Mrs. Fields Peanut Butter Cookies
2 cups all-purpose flour
½ teaspoon baking soda
¼ teaspoon salt
1 ¼ cups brown sugar, firmly packed
1 ¼ cups white sugar
1 cup salted butter, softened
3 large eggs
1 cup creamy peanut butter (we used Kirkland Organic Creamy Peanut Butter)
2 teaspoons vanilla extract
1 ½ cups best quality semi-sweet or bittersweet chocolate chips (optional but SO GOOD)
Preheat oven to 300 degrees.
In a medium bowl combine flour, soda, and salt. Whisk until blended. Set aside.
In the bowl of an electric mixer blend together the butter and sugars until it they form a grainy paste. Add eggs, one at a time until just blended. Add peanut butter and vanilla and mix on medium speed until the batter is light and fluffy.

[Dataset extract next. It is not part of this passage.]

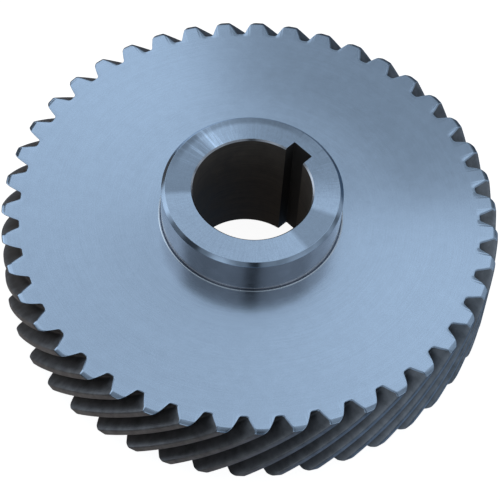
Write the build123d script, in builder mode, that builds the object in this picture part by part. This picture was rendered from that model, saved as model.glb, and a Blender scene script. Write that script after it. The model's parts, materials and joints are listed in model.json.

Add the flour mixture and blend at low speed until just mixed. Do not over-mix.
Take the bowl out of the mixer and hand blend in the chocolate chips – well, not actually with your HANDS, I use a large spoon, but you knew that – right?
Drop by rounded spoonfuls onto an ungreased cookie sheet. If you find the batter is too soft to handle you can put the bowl into the fridge for 15-20 minutes first so that the dough hardens a bit. It will make forming the cookies a bit easier. These cookies SPREAD so leave lots of room between them. Bake for 18-22 minutes until they are slightly brown around the edges. Do not over-bake or they will be crunchy, rather than chewy. Transfer immediately to wax paper to cool.
I find that if we bake a lot of cookies, we eat a lot of cookies. It is some sort of immutable mathematical theorem. My solution is that we bake only eight cookies and we divide the cookie batter into small containers and freeze the remainder. This recipe will produce 2-3 containers for freezing in addition to the eight you bake right away. Enjoy.